Honda today unveiled the next generation of its most high-performance car in the U.S., the 2023 Civic Type R. Honda calls it “the fastest, most powerful Honda-branded vehicle ever offered in the U.S.”
The Quickest Honda, Not the Quickest Car Honda Builds
Honda builds many high-performance cars but sells most of them under the Acura brand in the U.S.
The Civic stable is full, so a bit of explanation is in order:
The standard Honda Civic is an excellent, affordable compact car. It’s available as a standard sedan or practical hatchback. Honda recently marked the 50th anniversary of its best-known product. Redesigned for 2022, the Civic recently won our Best Buy Award among compact cars for its outstanding balance of a reasonable price with refined driving dynamics. The Civic starts at $22,550 (plus a $1,095 delivery fee).
Related: 50 Years of Honda Civic History
One of Two High-Performance Civics
It also builds two high-performance Civics.
The Civic Si is the more affordable of the two but still equipped for stoplight-to-stoplight fun. It makes 200 horsepower (to the standard car’s 158) and adds a limited-slip differential to make it handle tighter. It starts at $27,500 (plus that same delivery fee).
The Civic Type R is more of a street-legal race car. Honda hasn’t revealed pricing yet but says the new car will reach dealerships this fall.
Rev-Matching 6-Speed
It’s powered by a turbocharged 2.0-liter 4-cylinder engine. Honda says it’s the most powerful engine ever built into a Civic but hasn’t given us the actual horsepower figure. For reference, the last Civic Type R made 306 horsepower. It comes mated to an “improved six-speed manual transmission and rev-matching system for an even more intimate and rewarding connection with the driver.”
Honda says the body is lighter and more rigid than past Type R models. The car recently set a new production-car front-wheel-drive track record at the Suzuka Circuit in Japan.
Dramatic Outside, Attention-Grabbing Inside
The body is more aggressive than the typical Civic look. It’s longer, lower, and wider than the Si, with both front and rear fenders flared. The rear doors are unique to the Type R, sitting wider to meet the strong shoulder line. It is again based on the Civic Hatchback variant.
A large rear spoiler sits on die-cast aluminum stays to minimize drag. Three pipes peek out beneath a redesigned rear diffuser.
Inside, a honeycomb pattern cuts the dash horizontally, aping the cut of the grille. The driver’s instrument screen is different than those in other Civics. At the top, rev indicator lights and a gear position indicator help the driver find the quickest shift points. Below, a “multi-information display can show vehicle information selected by the driver.”

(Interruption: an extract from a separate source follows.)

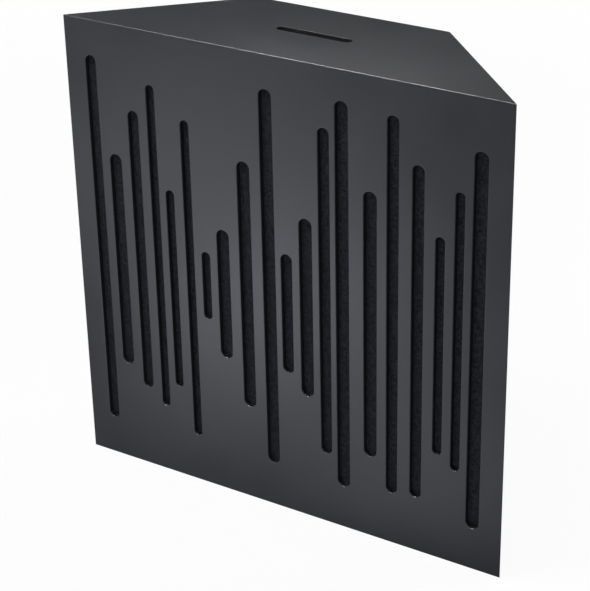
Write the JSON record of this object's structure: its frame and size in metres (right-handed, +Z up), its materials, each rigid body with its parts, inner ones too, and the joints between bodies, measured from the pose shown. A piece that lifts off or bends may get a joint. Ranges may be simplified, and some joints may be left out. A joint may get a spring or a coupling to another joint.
{
  "type": "corner bass trap",
  "caption": "Square slotted front panel on a closed wedge-sided body that fits a room corner and absorbs low frequencies.",
  "frame": {"origin": "middle of the base on the surface it stands on, under the centre of the body's box", "axes": "-Y is the slotted front, +Y points into the room corner, +X is to the right seen from the front, +Z is up"},
  "size_m": [0.595, 0.167, 0.595],
  "materials": {
    "lacquered_board": "satin anthracite lacquer on MDF",
    "black_screw": "black phosphated steel",
    "timber": "planed pine",
    "acoustic_fleece": "black needled fleece",
    "absorber_wool": "grey polyester wool"
  },
  "bodies": {
    "root": {"front_panel": "lacquered_board", "top_panel": "lacquered_board", "bottom_panel": "lacquered_board", "left_side_panel": "lacquered_board", "right_side_panel": "lacquered_board", "rear_cover": "lacquered_board", "cover_screw_1": "black_screw", "cover_screw_2": "black_screw", "cover_screw_3": "black_screw", "cover_screw_4": "black_screw", "cover_screw_5": "black_screw", "cover_screw_6": "black_screw", "cover_screw_7": "black_screw", "cover_screw_8": "black_screw", "bottom_front_cleat": "timber", "bottom_left_cleat": "timber", "bottom_right_cleat": "timber", "bottom_rear_cleat": "timber", "top_front_cleat": "timber", "top_left_cleat": "timber", "top_right_cleat": "timber", "top_rear_cleat": "timber", "left_rear_batten": "timber", "right_rear_batten": "timber", "front_fleece": "acoustic_fleece", "bottom_fleece": "acoustic_fleece", "top_fleece": "acoustic_fleece", "front_absorber_slab": "absorber_wool", "middle_absorber_slab": "absorber_wool", "rear_absorber_slab": "absorber_wool"}
  },
  "joints": []
}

But it’s the red that grabs you. Honda designers went through a trial-and-error process to find the shade they wanted for the seats. The result is striking — what one designer called a “bright red world that jumps into your field of vision and stimulates your anticipation for the driving experience you are about to have.”
The suede-like upholstery has a high friction coefficient to hold the driver and front passenger in place through hard cornering. Best of all, someone at Honda understands that a 6-speed manual requires a rounded metal shift knob cool to the touch in the palm of your hand.
We’ll bring more details as Honda reveals them.